British cyber security company

Darktrace Holdings Ltd is a British cyber security company, established in 2013 and headquartered in Cambridge, United Kingdom with further global office locations in London, San Francisco, and Singapore. It was listed on the London Stock Exchange until it was acquired by American private equity firm Thoma Bravo in October 2024.

==History==
===Origins===
Darktrace was founded in 2013 in Cambridge, where the Darktrace AI Research Centre is based, with the company's second R&D centre located in The Hague, Netherlands.
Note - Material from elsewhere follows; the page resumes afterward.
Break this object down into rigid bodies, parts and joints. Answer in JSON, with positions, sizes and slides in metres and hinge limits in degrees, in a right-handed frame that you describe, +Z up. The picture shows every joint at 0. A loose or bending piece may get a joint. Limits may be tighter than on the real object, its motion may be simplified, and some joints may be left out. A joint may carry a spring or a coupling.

It was founded by mathematicians and cyber defence experts at Invoke Capital, a company owned by Mike Lynch.

Many of Darktrace's management personnel, including former chief executive Poppy Gustafsson, chief technology officer Jack Stockdale, and chief strategy and artificial intelligence officer Nicole Eagan, were recruited from Autonomy.

===Listing===
In April 2021, Darktrace listed on the London Stock Exchange with a market value of circa £2.5 billion. The market value reached a peak of £7 billion within months, with a share value peak of £10, but later fluctuated. On 6 March 2022, Darktrace opened with a share value of £6.46, with a market cap of £3.43 billion.

In March 2022, Darktrace acquired Cybersprint, a Dutch attack surface management company, for €47.5 million.
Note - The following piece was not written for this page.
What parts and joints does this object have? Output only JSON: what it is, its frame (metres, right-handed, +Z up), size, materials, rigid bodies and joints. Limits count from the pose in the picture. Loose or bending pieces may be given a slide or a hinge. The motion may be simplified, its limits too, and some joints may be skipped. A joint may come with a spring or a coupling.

Poppy Gustafsson stepped down as chief executive officer (CEO) in September 2024. She was succeeded by former chief operating officer (COO) Jill Popelka, who has also been appointed to the Darktrace Board of Directors.

At the beginning of 2025, the company announced that it had acquired Cado Security, a firm specializing in investigations in the context of cyberattacks.

===Short seller report===
On 31 January 2023, Quintessential Capital Management, a New York-based hedge fund and short seller, published a detailed report alleging potential accounting errors at Darktrace, making claims about potential irregularities in contracts with resellers and customers, predominantly dating from before Darktrace's public listing in 2021. Darktrace has disputed this. Quintessential pointed towards connections between Darktrace and HP Autonomy, the UK software company with which Darktrace shares many ties. Autonomy was accused of irregular accounting practices relating to its $11.7bn sale to Hewlett-Packard in 2011.
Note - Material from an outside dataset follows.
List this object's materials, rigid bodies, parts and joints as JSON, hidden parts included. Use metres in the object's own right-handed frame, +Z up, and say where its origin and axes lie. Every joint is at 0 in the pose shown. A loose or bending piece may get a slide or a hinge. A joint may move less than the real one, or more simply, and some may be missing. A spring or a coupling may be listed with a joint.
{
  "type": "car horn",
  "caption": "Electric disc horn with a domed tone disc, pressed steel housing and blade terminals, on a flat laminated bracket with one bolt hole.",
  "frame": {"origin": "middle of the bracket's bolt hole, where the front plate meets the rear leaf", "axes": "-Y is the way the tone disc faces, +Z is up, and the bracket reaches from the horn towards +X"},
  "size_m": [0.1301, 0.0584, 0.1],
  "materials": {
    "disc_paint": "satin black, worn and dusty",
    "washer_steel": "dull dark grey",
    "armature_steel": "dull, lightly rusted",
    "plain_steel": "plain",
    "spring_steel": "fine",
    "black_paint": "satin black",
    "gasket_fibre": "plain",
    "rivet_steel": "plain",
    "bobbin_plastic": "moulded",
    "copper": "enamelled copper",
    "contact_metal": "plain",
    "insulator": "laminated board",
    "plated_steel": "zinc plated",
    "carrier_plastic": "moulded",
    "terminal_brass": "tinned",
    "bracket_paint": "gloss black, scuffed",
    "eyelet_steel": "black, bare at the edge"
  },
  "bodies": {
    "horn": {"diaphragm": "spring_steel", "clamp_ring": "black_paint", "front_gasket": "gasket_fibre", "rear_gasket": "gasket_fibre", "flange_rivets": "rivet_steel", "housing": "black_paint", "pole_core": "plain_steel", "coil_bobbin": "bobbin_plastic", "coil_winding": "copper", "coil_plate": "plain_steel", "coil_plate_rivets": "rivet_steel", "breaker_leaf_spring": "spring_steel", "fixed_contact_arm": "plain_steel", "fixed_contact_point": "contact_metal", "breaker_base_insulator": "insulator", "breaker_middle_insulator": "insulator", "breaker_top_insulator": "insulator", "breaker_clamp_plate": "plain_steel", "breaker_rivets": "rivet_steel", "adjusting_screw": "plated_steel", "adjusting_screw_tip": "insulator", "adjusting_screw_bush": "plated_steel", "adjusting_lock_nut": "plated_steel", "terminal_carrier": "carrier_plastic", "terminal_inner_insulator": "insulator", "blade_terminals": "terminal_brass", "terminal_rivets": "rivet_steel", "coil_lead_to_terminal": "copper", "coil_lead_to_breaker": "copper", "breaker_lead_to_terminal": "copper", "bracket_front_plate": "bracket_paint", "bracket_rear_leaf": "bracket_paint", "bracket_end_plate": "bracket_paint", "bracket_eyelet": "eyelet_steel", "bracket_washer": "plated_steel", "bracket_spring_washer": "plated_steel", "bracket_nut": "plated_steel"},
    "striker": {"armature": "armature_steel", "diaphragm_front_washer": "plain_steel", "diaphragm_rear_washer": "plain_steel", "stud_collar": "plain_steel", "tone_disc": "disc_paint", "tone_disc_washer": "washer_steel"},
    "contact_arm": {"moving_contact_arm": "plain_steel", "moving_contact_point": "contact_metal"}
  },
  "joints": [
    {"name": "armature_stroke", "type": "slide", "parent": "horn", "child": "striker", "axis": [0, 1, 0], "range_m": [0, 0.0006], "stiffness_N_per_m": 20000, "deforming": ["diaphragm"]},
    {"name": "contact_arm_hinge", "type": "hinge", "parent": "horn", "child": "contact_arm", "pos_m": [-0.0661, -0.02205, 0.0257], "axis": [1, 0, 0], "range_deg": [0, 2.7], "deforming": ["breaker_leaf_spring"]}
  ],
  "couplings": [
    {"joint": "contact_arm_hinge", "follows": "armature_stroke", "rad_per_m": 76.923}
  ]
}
The company's share price fell 12 per cent when Quintessential first disclosed its short position on 30 January 2023. The shares then fell a further 8 per cent the following day, after the report was published, down to 200p.

On 18 July 2023, EY concluded its review into the company's contracts and internal financial processes. EY found a “small number of errors and inconsistencies” with some of the contracts but nothing that would be “material” to Darktrace's financial statements.

=== Takeover ===
In April 2024, the private equity business, Thoma Bravo, offered to acquire the company for $5.3 billion. The takeover was approved by the UK Court in September 2024, allowing the transaction to complete. On 1 October 2024, it was announced that Thoma Bravo had formally completed its acquisition of the firm.

In January 2026, Jill Popelka was replaced as CEO after just 16 months in the role. In March 2026, Ed Jennings assumed the role of chief executive of the company.

==Products==
Darktrace's product uses unsupervised machine learning techniques to build an intrinsic "pattern of life" for every network, device, and user within an organisation. From this evolving understanding of 'normal', it can then detect potential threats as they emerge in real time. It employs an autonomous response technology, Antigena, to take action against in-progress cyber-attacks. The product also visualises network activity on a user interface, called the 'Threat Visualiser'.

Darktrace has claimed that it has the capability to defend against zero-day attacks, for example during the log4j vulnerability exploits.

In the wake of the pandemic, Darktrace reported rising demand for its technology as sophisticated cyber attacks surged.

==Sponsorship==
Darktrace signed a partnership deal with McLaren Racing in 2020. In 2021, the deal was extended to include McLaren's IndyCar team.